# Instruction
Write the records out again, keeping each line exactly as it is.

# Supplied information
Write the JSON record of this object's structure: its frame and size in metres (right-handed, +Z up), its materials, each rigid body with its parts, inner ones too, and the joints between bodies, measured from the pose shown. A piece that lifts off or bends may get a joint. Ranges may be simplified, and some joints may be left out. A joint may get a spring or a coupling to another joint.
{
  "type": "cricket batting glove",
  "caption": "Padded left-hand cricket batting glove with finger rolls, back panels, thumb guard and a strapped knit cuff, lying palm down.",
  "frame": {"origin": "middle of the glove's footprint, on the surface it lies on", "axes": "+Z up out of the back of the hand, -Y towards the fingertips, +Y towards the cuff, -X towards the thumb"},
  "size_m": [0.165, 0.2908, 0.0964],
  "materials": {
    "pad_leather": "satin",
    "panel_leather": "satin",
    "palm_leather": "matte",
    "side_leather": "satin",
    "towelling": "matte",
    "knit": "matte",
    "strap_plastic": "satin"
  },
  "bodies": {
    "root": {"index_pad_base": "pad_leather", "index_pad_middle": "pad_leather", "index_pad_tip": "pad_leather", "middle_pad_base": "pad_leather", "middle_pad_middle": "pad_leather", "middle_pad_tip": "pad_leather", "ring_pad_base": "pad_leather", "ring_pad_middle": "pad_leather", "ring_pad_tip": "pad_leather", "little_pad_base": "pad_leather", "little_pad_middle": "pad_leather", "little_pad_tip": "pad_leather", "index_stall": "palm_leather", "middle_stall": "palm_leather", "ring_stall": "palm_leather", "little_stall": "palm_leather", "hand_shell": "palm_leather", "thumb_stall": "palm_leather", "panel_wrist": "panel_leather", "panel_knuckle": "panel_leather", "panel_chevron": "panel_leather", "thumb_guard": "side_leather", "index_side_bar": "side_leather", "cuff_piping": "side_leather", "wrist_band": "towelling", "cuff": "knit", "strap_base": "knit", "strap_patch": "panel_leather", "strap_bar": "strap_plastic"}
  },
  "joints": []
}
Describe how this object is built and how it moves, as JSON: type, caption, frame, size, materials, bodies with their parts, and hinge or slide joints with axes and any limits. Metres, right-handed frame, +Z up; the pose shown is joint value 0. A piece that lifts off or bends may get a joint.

# Solution to the problem
Write the JSON record of this object's structure: its frame and size in metres (right-handed, +Z up), its materials, each rigid body with its parts, inner ones too, and the joints between bodies, measured from the pose shown. A piece that lifts off or bends may get a joint. Ranges may be simplified, and some joints may be left out. A joint may get a spring or a coupling to another joint.
{
  "type": "cricket batting glove",
  "caption": "Padded left-hand cricket batting glove with finger rolls, back panels, thumb guard and a strapped knit cuff, lying palm down.",
  "frame": {"origin": "middle of the glove's footprint, on the surface it lies on", "axes": "+Z up out of the back of the hand, -Y towards the fingertips, +Y towards the cuff, -X towards the thumb"},
  "size_m": [0.165, 0.2908, 0.0964],
  "materials": {
    "pad_leather": "satin",
    "panel_leather": "satin",
    "palm_leather": "matte",
    "side_leather": "satin",
    "towelling": "matte",
    "knit": "matte",
    "strap_plastic": "satin"
  },
  "bodies": {
    "root": {"index_pad_base": "pad_leather", "index_pad_middle": "pad_leather", "index_pad_tip": "pad_leather", "middle_pad_base": "pad_leather", "middle_pad_middle": "pad_leather", "middle_pad_tip": "pad_leather", "ring_pad_base": "pad_leather", "ring_pad_middle": "pad_leather", "ring_pad_tip": "pad_leather", "little_pad_base": "pad_leather", "little_pad_middle": "pad_leather", "little_pad_tip": "pad_leather", "index_stall": "palm_leather", "middle_stall": "palm_leather", "ring_stall": "palm_leather", "little_stall": "palm_leather", "hand_shell": "palm_leather", "thumb_stall": "palm_leather", "panel_wrist": "panel_leather", "panel_knuckle": "panel_leather", "panel_chevron": "panel_leather", "thumb_guard": "side_leather", "index_side_bar": "side_leather", "cuff_piping": "side_leather", "wrist_band": "towelling", "cuff": "knit", "strap_base": "knit", "strap_patch": "panel_leather", "strap_bar": "strap_plastic"}
  },
  "joints": []
}
Describe how this object is built and how it moves, as JSON: type, caption, frame, size, materials, bodies with their parts, and hinge or slide joints with axes and any limits. Metres, right-handed frame, +Z up; the pose shown is joint value 0. A piece that lifts off or bends may get a joint.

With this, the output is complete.